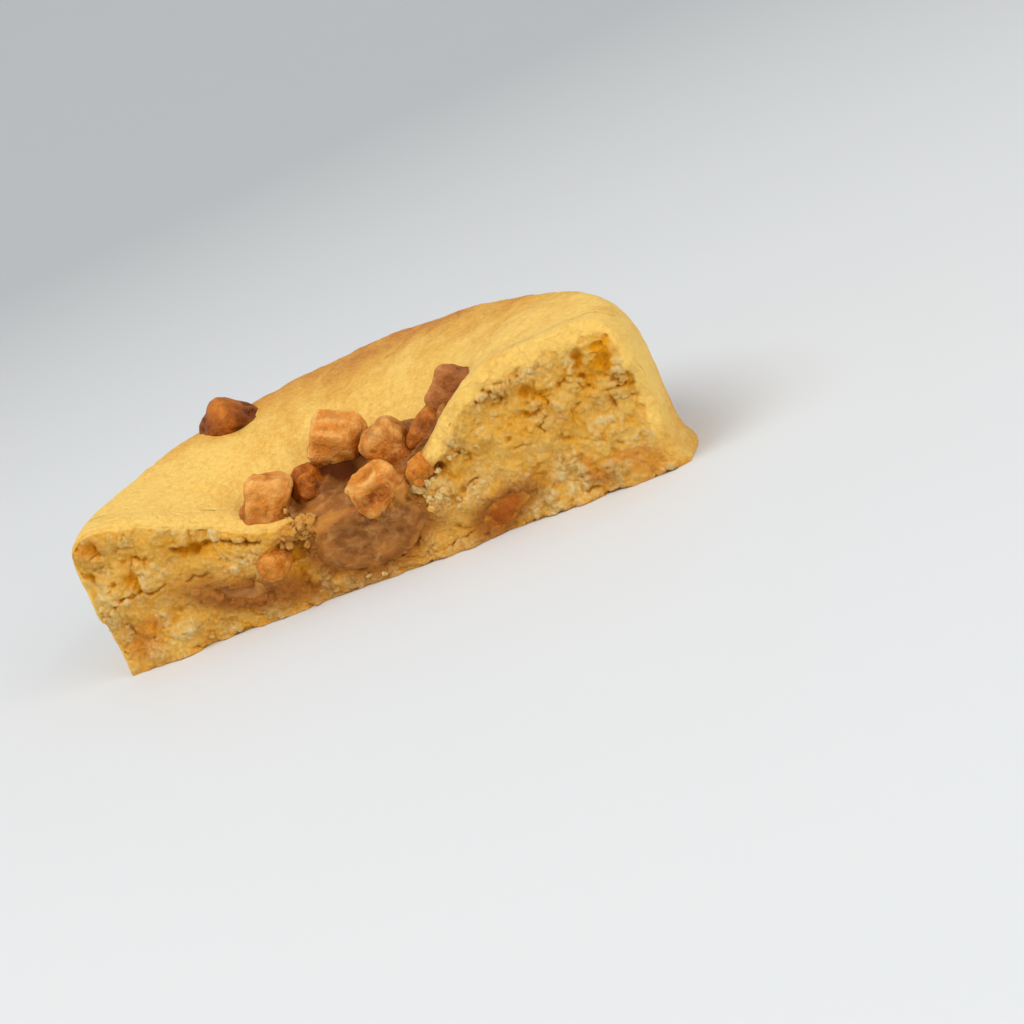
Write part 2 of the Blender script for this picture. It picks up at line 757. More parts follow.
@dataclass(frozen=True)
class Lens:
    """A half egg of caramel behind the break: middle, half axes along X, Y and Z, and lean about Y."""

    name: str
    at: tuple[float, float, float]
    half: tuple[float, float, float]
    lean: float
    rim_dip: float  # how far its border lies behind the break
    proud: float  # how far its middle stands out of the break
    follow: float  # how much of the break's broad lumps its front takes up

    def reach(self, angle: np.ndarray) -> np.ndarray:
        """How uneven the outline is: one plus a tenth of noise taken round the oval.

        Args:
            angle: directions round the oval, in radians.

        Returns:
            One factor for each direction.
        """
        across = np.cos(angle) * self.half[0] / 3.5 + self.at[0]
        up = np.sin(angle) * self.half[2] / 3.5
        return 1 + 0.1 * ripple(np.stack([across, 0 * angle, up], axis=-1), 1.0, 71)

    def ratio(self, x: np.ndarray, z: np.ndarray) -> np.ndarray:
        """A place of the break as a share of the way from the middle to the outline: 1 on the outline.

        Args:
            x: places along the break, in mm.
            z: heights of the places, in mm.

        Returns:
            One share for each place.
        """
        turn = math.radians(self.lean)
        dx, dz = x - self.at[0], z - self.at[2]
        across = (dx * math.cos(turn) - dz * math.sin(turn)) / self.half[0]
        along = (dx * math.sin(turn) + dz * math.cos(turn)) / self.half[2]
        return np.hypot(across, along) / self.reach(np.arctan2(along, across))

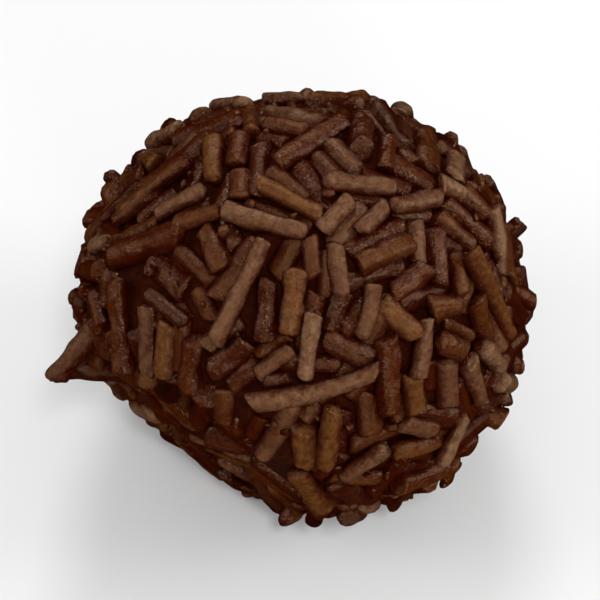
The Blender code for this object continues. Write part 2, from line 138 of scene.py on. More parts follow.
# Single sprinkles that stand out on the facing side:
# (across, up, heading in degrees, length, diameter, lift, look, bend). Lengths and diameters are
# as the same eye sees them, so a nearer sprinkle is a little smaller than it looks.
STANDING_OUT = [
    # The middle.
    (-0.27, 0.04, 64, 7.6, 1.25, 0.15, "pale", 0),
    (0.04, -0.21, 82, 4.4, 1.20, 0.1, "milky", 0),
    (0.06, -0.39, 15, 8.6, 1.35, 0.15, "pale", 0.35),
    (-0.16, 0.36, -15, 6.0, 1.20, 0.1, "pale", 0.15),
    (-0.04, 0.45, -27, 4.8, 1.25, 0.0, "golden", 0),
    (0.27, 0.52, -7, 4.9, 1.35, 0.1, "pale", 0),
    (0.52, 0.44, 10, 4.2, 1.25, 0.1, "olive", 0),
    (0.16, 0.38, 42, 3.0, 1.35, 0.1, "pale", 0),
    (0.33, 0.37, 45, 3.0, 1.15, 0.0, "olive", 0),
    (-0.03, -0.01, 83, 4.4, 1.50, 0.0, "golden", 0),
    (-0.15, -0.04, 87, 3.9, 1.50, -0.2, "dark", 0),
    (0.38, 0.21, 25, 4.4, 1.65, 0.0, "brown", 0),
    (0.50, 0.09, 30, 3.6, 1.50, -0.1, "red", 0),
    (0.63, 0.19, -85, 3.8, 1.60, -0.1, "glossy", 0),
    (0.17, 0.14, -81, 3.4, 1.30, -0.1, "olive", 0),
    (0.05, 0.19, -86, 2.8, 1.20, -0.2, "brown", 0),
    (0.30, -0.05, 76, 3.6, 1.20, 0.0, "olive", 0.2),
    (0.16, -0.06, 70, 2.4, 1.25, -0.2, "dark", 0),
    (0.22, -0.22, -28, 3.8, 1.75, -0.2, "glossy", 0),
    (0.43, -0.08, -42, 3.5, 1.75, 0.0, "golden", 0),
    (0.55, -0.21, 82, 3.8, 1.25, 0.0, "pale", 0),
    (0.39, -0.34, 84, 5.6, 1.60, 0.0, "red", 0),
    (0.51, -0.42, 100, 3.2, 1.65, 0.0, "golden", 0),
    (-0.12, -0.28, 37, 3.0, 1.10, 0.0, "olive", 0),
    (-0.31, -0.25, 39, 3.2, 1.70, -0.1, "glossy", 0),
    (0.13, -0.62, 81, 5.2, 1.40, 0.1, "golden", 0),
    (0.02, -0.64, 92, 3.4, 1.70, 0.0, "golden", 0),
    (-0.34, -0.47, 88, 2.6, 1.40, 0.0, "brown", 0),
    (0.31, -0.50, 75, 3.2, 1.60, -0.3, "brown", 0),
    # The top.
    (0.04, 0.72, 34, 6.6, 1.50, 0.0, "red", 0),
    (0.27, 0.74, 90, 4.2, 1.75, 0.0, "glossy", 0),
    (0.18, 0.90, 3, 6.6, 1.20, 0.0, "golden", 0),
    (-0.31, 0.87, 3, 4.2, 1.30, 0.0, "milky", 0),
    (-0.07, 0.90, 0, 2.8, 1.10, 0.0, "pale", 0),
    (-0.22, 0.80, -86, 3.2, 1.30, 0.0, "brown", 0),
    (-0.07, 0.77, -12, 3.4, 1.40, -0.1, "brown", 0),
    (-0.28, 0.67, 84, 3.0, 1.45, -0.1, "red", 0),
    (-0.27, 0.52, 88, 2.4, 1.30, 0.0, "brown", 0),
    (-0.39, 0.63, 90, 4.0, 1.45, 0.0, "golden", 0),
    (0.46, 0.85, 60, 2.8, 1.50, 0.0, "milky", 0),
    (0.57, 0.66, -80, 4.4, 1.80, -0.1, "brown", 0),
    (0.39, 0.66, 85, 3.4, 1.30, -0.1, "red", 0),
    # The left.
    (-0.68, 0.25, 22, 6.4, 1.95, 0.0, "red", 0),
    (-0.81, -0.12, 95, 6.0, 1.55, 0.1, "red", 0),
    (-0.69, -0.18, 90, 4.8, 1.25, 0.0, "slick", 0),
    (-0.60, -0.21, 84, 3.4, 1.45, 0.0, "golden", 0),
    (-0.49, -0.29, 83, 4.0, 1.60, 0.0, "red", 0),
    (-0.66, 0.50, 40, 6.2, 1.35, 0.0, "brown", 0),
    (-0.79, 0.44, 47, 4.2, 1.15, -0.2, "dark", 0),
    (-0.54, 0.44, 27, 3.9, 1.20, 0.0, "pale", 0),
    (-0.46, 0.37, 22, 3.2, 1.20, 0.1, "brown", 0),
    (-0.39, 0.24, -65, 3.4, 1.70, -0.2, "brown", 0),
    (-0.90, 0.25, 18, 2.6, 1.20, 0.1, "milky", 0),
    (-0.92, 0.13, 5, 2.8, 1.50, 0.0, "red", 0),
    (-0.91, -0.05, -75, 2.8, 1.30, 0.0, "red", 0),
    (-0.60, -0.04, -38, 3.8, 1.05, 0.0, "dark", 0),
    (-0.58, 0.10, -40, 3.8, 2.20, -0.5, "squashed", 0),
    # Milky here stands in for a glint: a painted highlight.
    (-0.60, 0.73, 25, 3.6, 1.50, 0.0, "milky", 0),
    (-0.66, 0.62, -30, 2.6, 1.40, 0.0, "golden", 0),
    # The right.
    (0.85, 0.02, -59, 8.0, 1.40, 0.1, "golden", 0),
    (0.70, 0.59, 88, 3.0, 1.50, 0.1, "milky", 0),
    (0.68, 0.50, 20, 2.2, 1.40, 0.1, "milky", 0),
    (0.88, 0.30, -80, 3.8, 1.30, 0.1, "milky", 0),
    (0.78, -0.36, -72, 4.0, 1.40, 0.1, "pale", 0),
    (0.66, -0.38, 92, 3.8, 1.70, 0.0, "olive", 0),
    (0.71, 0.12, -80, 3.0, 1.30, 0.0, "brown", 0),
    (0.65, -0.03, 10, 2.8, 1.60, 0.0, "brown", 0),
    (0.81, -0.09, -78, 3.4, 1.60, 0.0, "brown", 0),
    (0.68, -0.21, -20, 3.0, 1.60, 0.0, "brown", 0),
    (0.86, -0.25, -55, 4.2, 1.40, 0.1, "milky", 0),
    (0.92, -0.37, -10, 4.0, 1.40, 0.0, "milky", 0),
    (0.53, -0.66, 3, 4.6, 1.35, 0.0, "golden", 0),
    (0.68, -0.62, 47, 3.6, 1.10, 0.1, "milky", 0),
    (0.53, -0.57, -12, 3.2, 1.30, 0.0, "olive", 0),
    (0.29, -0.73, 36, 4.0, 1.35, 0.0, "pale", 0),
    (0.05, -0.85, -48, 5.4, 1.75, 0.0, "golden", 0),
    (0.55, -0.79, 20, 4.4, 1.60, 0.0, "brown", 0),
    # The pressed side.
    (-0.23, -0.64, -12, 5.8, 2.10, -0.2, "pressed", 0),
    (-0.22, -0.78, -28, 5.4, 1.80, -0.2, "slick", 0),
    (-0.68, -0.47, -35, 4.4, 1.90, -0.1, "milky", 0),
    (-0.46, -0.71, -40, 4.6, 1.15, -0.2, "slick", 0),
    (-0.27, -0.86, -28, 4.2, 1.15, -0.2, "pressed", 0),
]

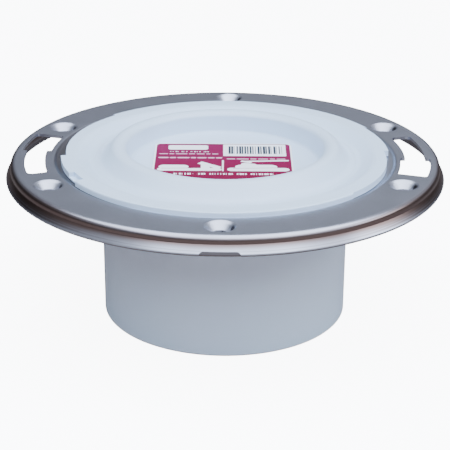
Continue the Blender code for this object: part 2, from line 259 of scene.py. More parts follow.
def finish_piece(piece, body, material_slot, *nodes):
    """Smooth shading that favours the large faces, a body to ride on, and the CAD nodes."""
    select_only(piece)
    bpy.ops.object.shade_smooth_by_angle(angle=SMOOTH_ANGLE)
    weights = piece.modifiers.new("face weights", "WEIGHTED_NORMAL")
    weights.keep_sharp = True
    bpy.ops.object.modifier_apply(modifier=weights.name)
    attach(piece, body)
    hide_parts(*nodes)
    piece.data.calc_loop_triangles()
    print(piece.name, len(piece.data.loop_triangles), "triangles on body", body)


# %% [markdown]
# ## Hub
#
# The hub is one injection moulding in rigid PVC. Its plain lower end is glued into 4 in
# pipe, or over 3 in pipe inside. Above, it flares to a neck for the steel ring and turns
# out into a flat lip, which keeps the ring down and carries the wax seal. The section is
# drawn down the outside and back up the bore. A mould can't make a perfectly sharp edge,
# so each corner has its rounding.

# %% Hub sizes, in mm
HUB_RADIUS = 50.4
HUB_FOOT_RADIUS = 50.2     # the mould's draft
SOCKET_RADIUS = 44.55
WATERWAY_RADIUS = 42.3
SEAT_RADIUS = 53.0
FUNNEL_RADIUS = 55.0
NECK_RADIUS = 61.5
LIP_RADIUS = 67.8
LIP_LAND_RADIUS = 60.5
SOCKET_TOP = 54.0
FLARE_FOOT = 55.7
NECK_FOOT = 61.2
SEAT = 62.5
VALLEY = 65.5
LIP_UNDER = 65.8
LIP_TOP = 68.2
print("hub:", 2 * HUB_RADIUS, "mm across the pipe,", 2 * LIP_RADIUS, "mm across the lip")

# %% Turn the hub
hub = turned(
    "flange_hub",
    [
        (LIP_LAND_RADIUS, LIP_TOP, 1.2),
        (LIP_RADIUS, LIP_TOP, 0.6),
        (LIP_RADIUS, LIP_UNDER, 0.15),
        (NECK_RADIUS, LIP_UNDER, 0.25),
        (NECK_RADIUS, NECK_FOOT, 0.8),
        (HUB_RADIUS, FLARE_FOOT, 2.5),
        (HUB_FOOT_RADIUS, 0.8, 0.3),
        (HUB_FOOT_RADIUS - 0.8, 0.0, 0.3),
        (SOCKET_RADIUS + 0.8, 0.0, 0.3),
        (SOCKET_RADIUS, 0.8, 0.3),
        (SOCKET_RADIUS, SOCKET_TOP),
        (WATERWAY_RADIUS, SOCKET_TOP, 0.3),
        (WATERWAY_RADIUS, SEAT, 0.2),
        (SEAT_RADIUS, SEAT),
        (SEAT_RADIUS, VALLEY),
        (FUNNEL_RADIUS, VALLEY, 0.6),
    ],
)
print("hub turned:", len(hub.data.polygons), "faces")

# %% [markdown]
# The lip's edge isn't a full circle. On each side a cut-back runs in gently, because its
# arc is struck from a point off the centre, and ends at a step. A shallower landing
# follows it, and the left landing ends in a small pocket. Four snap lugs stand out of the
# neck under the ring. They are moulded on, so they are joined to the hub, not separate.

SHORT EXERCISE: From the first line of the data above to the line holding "on the outline.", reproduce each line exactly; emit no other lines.

EXPECTED ANSWER:
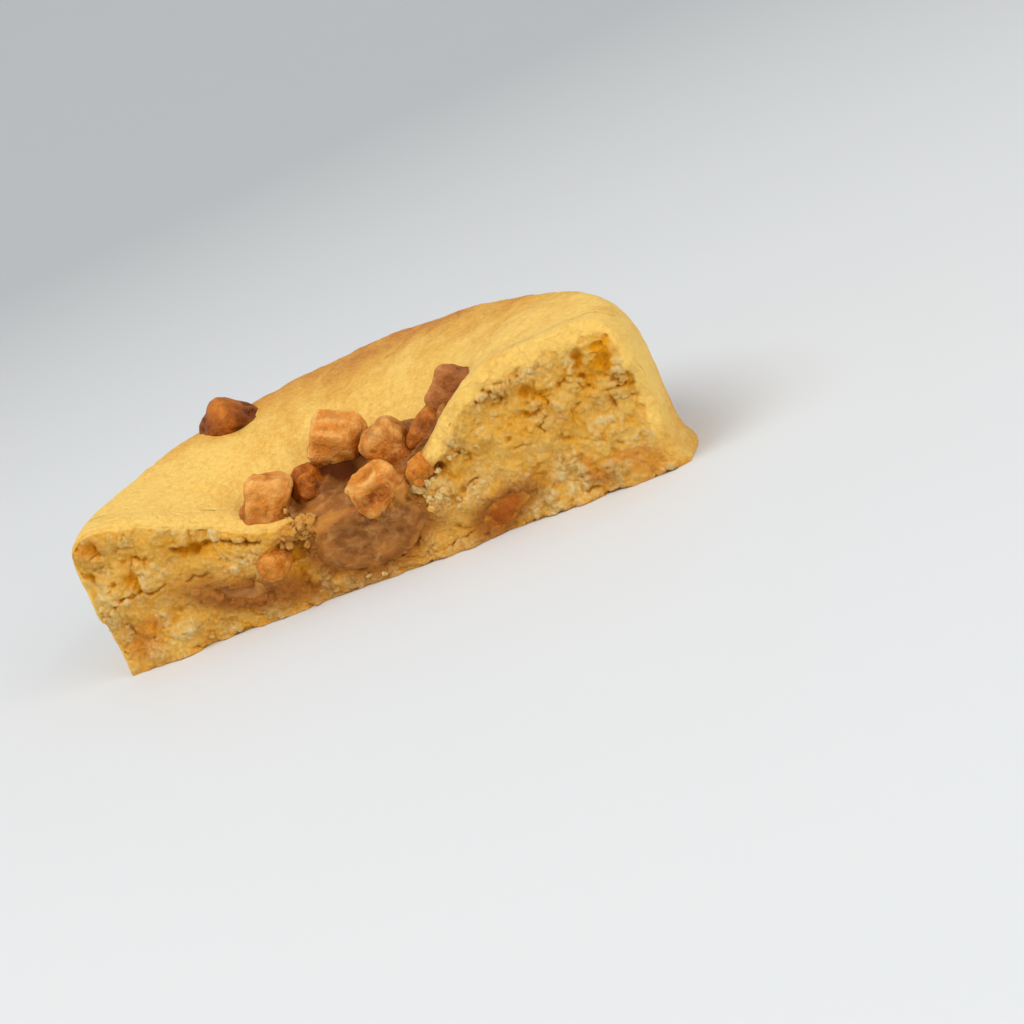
Write part 2 of the Blender script for this picture. It picks up at line 757. More parts follow.
@dataclass(frozen=True)
class Lens:
    """A half egg of caramel behind the break: middle, half axes along X, Y and Z, and lean about Y."""

    name: str
    at: tuple[float, float, float]
    half: tuple[float, float, float]
    lean: float
    rim_dip: float  # how far its border lies behind the break
    proud: float  # how far its middle stands out of the break
    follow: float  # how much of the break's broad lumps its front takes up

    def reach(self, angle: np.ndarray) -> np.ndarray:
        """How uneven the outline is: one plus a tenth of noise taken round the oval.

        Args:
            angle: directions round the oval, in radians.

        Returns:
            One factor for each direction.
        """
        across = np.cos(angle) * self.half[0] / 3.5 + self.at[0]
        up = np.sin(angle) * self.half[2] / 3.5
        return 1 + 0.1 * ripple(np.stack([across, 0 * angle, up], axis=-1), 1.0, 71)

    def ratio(self, x: np.ndarray, z: np.ndarray) -> np.ndarray:
        """A place of the break as a share of the way from the middle to the outline: 1 on the outline.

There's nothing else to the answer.